推論が良くないのは、時々、感情が入ってしまうこと、先入観・偏見が入ってしまうことです。分からない、ということで保留しておくことがなかなか難しい。

英語が分からない引け目、外国人に対する差別につながるような感覚。これらの根本にある原因は、言語の壁によって向こう側が見えないことです。壁が厚くて高い、壁の向こう側を知るにはエネルギーが必要です。ほとんどの人はそのエネルギーを使う動機がありませんから、向こう側の実態を知るチャンスがありません。

そして推論が始まります。

「不要哭!」の衝撃

印象的な経験をしたことがあります。

日本の地下鉄に乗っているときに、中国人のお母さんと就学前だろうと思われる男の子二人の親子が乗車してきました。当時私は中国語を学び始めて半年程度。彼らは中国語でしゃべっていましたから、失礼ながら耳を傾けていました。

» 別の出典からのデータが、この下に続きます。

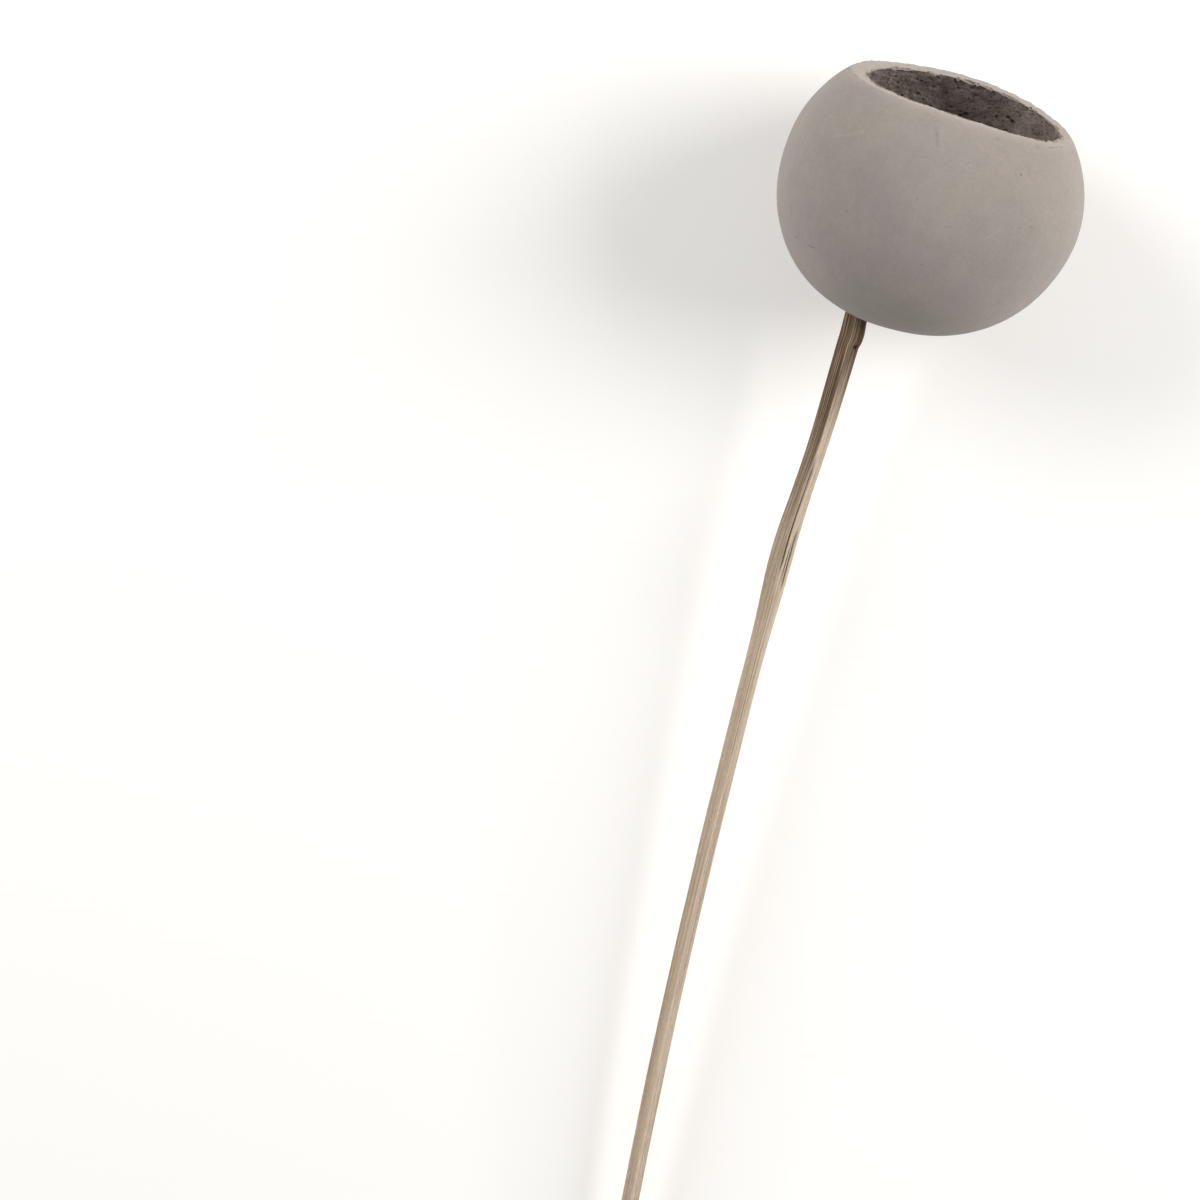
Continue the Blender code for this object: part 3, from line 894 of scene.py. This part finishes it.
def marked_paint(tree, place):
    """How dark the marks on the paint make each point: the distance to each mark, line by line. The
    place wobbles, so that no mark is straight, and a mark comes and goes along its length."""
    shake = {"Vector": place, "Scale": 1 / MARK_WOBBLE_SIZE, "Detail": 2.0}
    shake = add(tree, NOISE, shake, "Color")
    shake = add(tree, VECTOR_MATH, {0: shake, 1: (0.5, 0.5, 0.5)}, operation="SUBTRACT")
    shake = add(tree, VECTOR_MATH, {0: shake, "Scale": MARK_WOBBLE}, operation="SCALE")
    place = add(tree, VECTOR_MATH, {0: place, 1: shake}, operation="ADD")
    patches = add(tree, NOISE, {"Vector": place, "Scale": 1 / MARK_PATCH_SIZE, "Detail": 2.0})
    limits = {"From Min": 0.35, "From Max": 0.55, "To Min": 0.3, "To Max": 1.0}
    patches = add(tree, MAP_RANGE, {"Value": patches, **limits})
    total = 0.0
    for start, end, half_width, darkness in PAINT_MARKS:
        first = on_the_skin(*start)
        line = on_the_skin(*end) - first
        share = add(tree, VECTOR_MATH, {0: place, 1: first}, operation="SUBTRACT")
        if line.length > 0:
            both = {0: share, 1: line / line.length_squared}
            along = add(tree, VECTOR_MATH, both, "Value", operation="DOT_PRODUCT")
            along = add(tree, MATH, {0: along, 1: 1.0}, operation="MULTIPLY", use_clamp=True)
            nearest = add(tree, VECTOR_MATH, {0: line, "Scale": along}, operation="SCALE")
            share = add(tree, VECTOR_MATH, {0: share, 1: nearest}, operation="SUBTRACT")
        away = add(tree, VECTOR_MATH, {0: share}, "Value", operation="LENGTH")
        limits = {"From Max": half_width * MM, "To Min": darkness, "To Max": 0.0}
        mark = add(tree, MAP_RANGE, {"Value": away, **limits}, interpolation_type="SMOOTHSTEP")
        total = add(tree, MATH, {0: mark, 1: total}, operation="ADD")
    return add(tree, MATH, {0: total, 1: patches}, operation="MULTIPLY")


def chalk_painted_rind():
    """Grey chalk paint brushed on a sanded fruit rind: dead matt and even, with faint blotches, brush
    marks from pole to mouth and a few pinholes. Inside, thin paint over scraped rind, with dark pits."""
    made, tree, shader = principled("chalk_painted_rind", 0.9, "a19992", Diffuse_Roughness=0.4)
    place = add(tree, ATTRIBUTE, result="Vector", attribute_name="in_the_pod")
    inside = add(tree, ATTRIBUTE, result="Fac", attribute_name="inside")
    hollow = add(tree, ATTRIBUTE, result="Fac", attribute_name="hollow")
    rim = add(tree, ATTRIBUTE, result="Fac", attribute_name="rim")
    raw = add(tree, ATTRIBUTE, result="Fac", attribute_name="raw")

    lengthwise = add(tree, VECTOR_MATH, {0: place, 1: (1.0, 1.0, BRUSH_STRETCH)}, operation="MULTIPLY")
    # where each pattern is looked up, its size, its detail and its roughness
    patterns = (
        (place, BLOTCH_SIZE, 3.0, 0.5),
        (place, SMUDGE_SIZE, 5.0, 0.65),
        (lengthwise, BRUSH_WIDTH, 3.0, 0.6),
        (place, GRIT_SIZE, 3.0, 0.65),
    )
    blotch, smudge, brush, grit = (
        add(tree, NOISE, {"Vector": where, "Scale": 1 / size, "Detail": detail, "Roughness": rough})
        for where, size, detail, rough in patterns
    )

    paint = layered(tree, linear("9f9793"), ((blotch, 0.38, 0.62, 0.0, 1.0, "a39b94"),))
    shades = (
        (smudge, 0.3, 0.7, 0.965, 1.03),
        (brush, 0.3, 0.7, 0.985, 1.015),
        (grit, 0.3, 0.7, 0.95, 1.05),
    )
    paint = add(tree, VECTOR_MATH, {0: paint, "Scale": multiplied(tree, shades)}, operation="SCALE")
    paint = layered(tree, paint, ((rim, 0.0, 1.0, 0.0, 0.6, "aea69e"),))
    wall = layered(tree, linear("85776f"), ((smudge, 0.36, 0.62, 0.0, 1.0, "aa9e98"),))
    limits = {"From Min": LIP_PAINTED_UNTIL, "From Max": 1.0}
    within = add(tree, MAP_RANGE, {"Value": inside, **limits}, interpolation_type="SMOOTHSTEP")
    colour = add(tree, MIX, {"Factor": within, "A": paint, "B": wall}, data_type="RGBA")

    depth = add(tree, MATH, {0: hollow, 1: within}, operation="MULTIPLY")
    pits = 0.0
    for spacing, *shape in WALL_PITS:
        bend = {0: smudge.node.outputs["Color"], "Scale": WALL_PIT_BEND * spacing}
        bend = add(tree, VECTOR_MATH, bend, operation="SCALE")
        bent = add(tree, VECTOR_MATH, {0: place, 1: bend}, operation="ADD")
        pit = holes(tree, bent, spacing, *shape)
        pits = add(tree, MATH, {0: pit, 1: pits}, operation="MAXIMUM")
    pits = add(tree, MATH, {0: pits, 1: within}, operation="MULTIPLY")
    pinhole = holes(tree, place, *PINHOLES)
    marks = marked_paint(tree, place)
    marks = add(tree, MATH, {0: pinhole, 1: PINHOLE_DARKNESS, 2: marks}, operation="MULTIPLY_ADD")
    outside = add(tree, MATH, {0: 1.0, 1: within}, operation="SUBTRACT")
    marks = add(tree, MATH, {0: marks, 1: outside}, operation="MULTIPLY")
    layers = (
        (depth, 0.25, 0.8, 0.0, 0.85, "2a2320"),
        (pits, 0.0, 1.0, 0.0, 0.78, "221b19"),
        (marks, 0.0, 1.0, 0.0, 1.0, "4a413d"),
        (marks, 0.0, -1.0, 0.0, 1.0, "d8d2ca"),
        (raw, 0.0, 1.0, 0.0, 1.0, "6b5140"),
    )
    tree.links.new(layered(tree, colour, layers), shader.inputs["Base Color"])

    grit_height = {"Value": within, "To Min": GRIT_ON_PAINT, "To Max": GRIT_ON_WALL}
    grit_height = add(tree, MAP_RANGE, grit_height)
    reliefs = (
        (brush, BRUSH_DEPTH),
        (grit, grit_height),
        (marks, -MARK_DEPTH),
        (pits, -WALL_PIT_DEPTH),
    )
    embossed(tree, shader, reliefs)
    return made


def split_dry_wood():
    """A split stick left to dry: pale beige with long darker fibres, rubbed pale on its corners, and brown
    where it nears the shell, partly stain and partly painted shade from the shell. The side left of its
    ridge is painted darker as painted shade, and keeps the brown for longer."""
    made, tree, shader = principled("split_dry_wood", 0.75, "b8a48c")
    along = add(tree, ATTRIBUTE, result="Fac", attribute_name="along")
    section = add(tree, ATTRIBUTE, result="Vector", attribute_name="section")
    face = add(tree, ATTRIBUTE, result="Fac", attribute_name="face")
    hollow = add(tree, ATTRIBUTE, result="Fac", attribute_name="hollow")
    knot_hole = add(tree, ATTRIBUTE, result="Fac", attribute_name="knot_hole")
    grain = drawn_out(tree, section, along, GRAIN_LENGTH)
    flecks = drawn_out(tree, section, along, FLECK_LENGTH)
    fuzz = drawn_out(tree, section, along, FUZZ_LENGTH)
    broad = add(tree, NOISE, {"Vector": grain, "Scale": 2.2, "Detail": 2.0})
    fibres = add(tree, NOISE, {"Vector": grain, "Scale": 4.5, "Detail": 4.0, "Roughness": 0.7})
    threads = add(tree, NOISE, {"Vector": grain, "Scale": 12.0, "Detail": 3.0, "Roughness": 0.6})
    flecks = add(tree, NOISE, {"Vector": flecks, "Scale": 7.0, "Detail": 2.0})
    fuzz = add(tree, NOISE, {"Vector": fuzz, "Scale": 6.0, "Detail": 3.0, "Roughness": 0.65})
    # Which side of the ridge each point is on: the side left of it gets painted shade, a darker colour
    left = add(tree, VECTOR_MATH, {0: section, 1: LEFT_OF_RIDGE}, "Value", operation="DOT_PRODUCT")
    limits = {"From Min": -RIDGE_BLEND, "From Max": RIDGE_BLEND}
    left = add(tree, MAP_RANGE, {"Value": left, **limits}, interpolation_type="SMOOTHSTEP")
    # The brown near the shell is stain and painted shade from the shell, and it reaches further on the
    # painted-shade side left of the ridge
    until = add(tree, MAP_RANGE, {"Value": left, "To Min": STAIN_AND_SHADE_END_RIGHT, "To Max": STAIN_AND_SHADE_END_LEFT})
    stain_and_painted_shade = multiplied(tree, ((along, STAIN_AND_SHADE_START, until, 1.0, 0.0), (threads, 0.36, 0.6, 0.4, 1.5)))

    layers = (
        # painted shade: a darker colour on the side left of the ridge
        (left, 0.0, 1.0, 0.0, 1.0, "c9b59a"),
        (broad, 0.4, 0.62, 0.0, 0.5, "c6af9c"),
        (fibres, 0.5, 0.66, 0.0, 0.5, "907a5a"),
        (fibres, 0.5, 0.32, 0.0, 0.35, "d6cab0"),
        (face, 0.0, 0.16, 0.55, 0.0, "d4c7aa"),
        # stain with painted shade from the shell over it
        (stain_and_painted_shade, 0.0, 1.0, 0.0, 1.0, "624a32"),
        (flecks, 0.6, 0.75, 0.0, 0.25, "6f5a46"),
        # painted shade in the splits, darker the deeper they are
        (hollow, 0.15, 0.9, 0.0, 0.95, "4f3c2c"),
        (knot_hole, 0.2, 0.6, 0.0, 0.9, "241a14"),
    )
    wood = layered(tree, linear("cfbeab"), layers)
    shade = multiplied(tree, ((fuzz, 0.3, 0.7, 0.86, 1.1), (threads, 0.35, 0.65, 1.1, 0.86)))
    wood = add(tree, VECTOR_MATH, {0: wood, "Scale": shade}, operation="SCALE")
    tree.links.new(wood, shader.inputs["Base Color"])
    embossed(tree, shader, ((fuzz, FUZZ_RELIEF), (fibres, FIBRE_RELIEF)))
    return made


def hardened_glue():
    """Hot glue gone hard: cloudy amber, smooth, with a soft shine."""
    milky = {"IOR": 1.48, "Subsurface_Weight": 0.35, "Subsurface_Scale": GLUE_SCATTER}
    made, tree, shader = principled("hardened_hot_glue", 0.32, "d9ccb0", **milky)
    place = add(tree, "ShaderNodeTexCoord", result="Object")
    cloud = add(tree, NOISE, {"Vector": place, "Scale": 1 / GLUE_CLOUD_SIZE})
    colour = layered(tree, linear("cdbb96"), ((cloud, 0.35, 0.65, 0.0, 1.0, "e4dac4"),))
    tree.links.new(colour, shader.inputs["Base Color"])
    return made


def table():
    """A plain white table top, a little lit from below as on a photographer's table."""
    made, tree, shader = principled("white_acrylic", 0.7, "f4f3f1")
    shader.inputs["Emission Color"].default_value = (1, 1, 1, 1)
    shader.inputs["Emission Strength"].default_value = TABLE_GLOW
    form = bmesh.new()
    bmesh.ops.create_grid(form, x_segments=1, y_segments=1, size=TABLE_REACH)
    mesh = bpy.data.meshes.new("table_top")
    form.to_mesh(mesh)
    form.free()
    mesh.materials.append(made)
    placed("table_top", mesh)


def softbox(name, azimuth, power):
    """A square light that looks at the shell. Azimuth is turned from +X towards +Y."""
    data = bpy.data.lights.new(name, "AREA")
    data.shape = "SQUARE"
    data.size = SOFTBOX_SIDE
    data.energy = power
    data.color = linear("fffdfb")[:3]
    turn, rise = math.radians(azimuth), math.radians(SOFTBOX_ELEVATION)
    away = Vector((math.cos(turn) * math.cos(rise), math.sin(turn) * math.cos(rise), math.sin(rise)))
    lamp = bpy.data.objects.new(name, data)
    lamp.location = POD_PLACE + away * SOFTBOX_DISTANCE
    lamp.rotation_euler = (-away).to_track_quat("-Z", "Y").to_euler()
    bpy.context.scene.collection.objects.link(lamp)


def studio():
    """Even white surroundings, and a large soft light on either side, the right one brighter."""
    scene = bpy.context.scene
    world = bpy.data.worlds.new("white_room")
    world.use_nodes = True
    backdrop = world.node_tree.nodes["Background"]
    backdrop.inputs["Color"].default_value = linear("fffefc")
    backdrop.inputs["Strength"].default_value = ROOM_LIGHT
    scene.world = world
    softbox("right_softbox", RIGHT_AZIMUTH, RIGHT_POWER)
    softbox("left_softbox", LEFT_AZIMUTH, LEFT_POWER)
    scene.view_settings.view_transform = "Standard"


def camera():
    """Looks straight down, and puts the shell's centre on its pixel of the photograph."""
    data = bpy.data.cameras.new("camera")
    data.sensor_width = SENSOR
    data.lens = SENSOR * CAMERA_HEIGHT / (FRAME_PIXELS * PIXEL)
    data.clip_start = NEAREST_SEEN
    data.clip_end = FARTHEST_SEEN
    right = Vector((math.cos(CAMERA_ROLL), math.sin(CAMERA_ROLL), 0))
    up = Vector((-math.sin(CAMERA_ROLL), math.cos(CAMERA_ROLL), 0))
    sideways = (POD_PIXEL[0] - FRAME_PIXELS / 2) * PIXEL
    upwards = (FRAME_PIXELS / 2 - POD_PIXEL[1]) * PIXEL
    made = bpy.data.objects.new("camera", data)
    made.location = POD_PLACE - right * sideways - up * upwards + Vector((0, 0, CAMERA_HEIGHT))
    made.rotation_euler = (0, 0, CAMERA_ROLL)
    bpy.context.scene.collection.objects.link(made)
    bpy.context.scene.camera = made


camera()
studio()
table()
shell(chalk_painted_rind())
stem(split_dry_wood())
glue_bead(hardened_glue())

すると兄弟が喧嘩をしだして弟が泣き出しました。おなかに力を入れてかなりしっかり泣き始めたのですが、間髪入れずにお母さんがこう言いました。

「不要哭!不要打扰啊!(泣くな!迷惑をかけるな!)」

私は二つの点で衝撃を受けました。

一つは自分がお母さんの中国語を理解できたこと。(たぶん語学を楽しく続けていくヒントがここにはあると思います。)

もう一つは、お母さんが公共の場で迷惑をかけないように子供をちゃんと注意したことです。日本人のお母さんでもこれができない人は多いです。そして、泣き止んだ子供を笑顔で優しく褒めていました。当たり前ですが、母子の愛情というのは普遍的な感情のようです。

推論にあてもない方向に導かれる前に

私は今のところ日本語と英語と中国語が何とか理解できますが、語学を通して思うのは、人間はどこも似ている、ということです。文化や習慣の違いの向こう側にいる人間はとても似ています。

結婚して家族を形成して子供を産んで育てて。
理想的な仕事を得るために学業やスキルを習得して。
親族や家族を大事にして助け合って。
うれしい時には笑って悲しい時には泣いて。
自己利益のために他者に嘘をついたり騙したりして。
そして最後には死んで、家族によって見送られる。

壁の向こう側にいるのも同じ人間。文化や習慣や環境や経済状態が違うというだけで、身体や感情の成り立ちは同じです。つまり、想像力を発揮すればかなり理解できる範囲です。

もし言語の壁がなくなったら、この様な理解が容易になります。世界の地平がフラットになります。壁がなくなりますから。

語学の真の価値というのはここにあると思っています。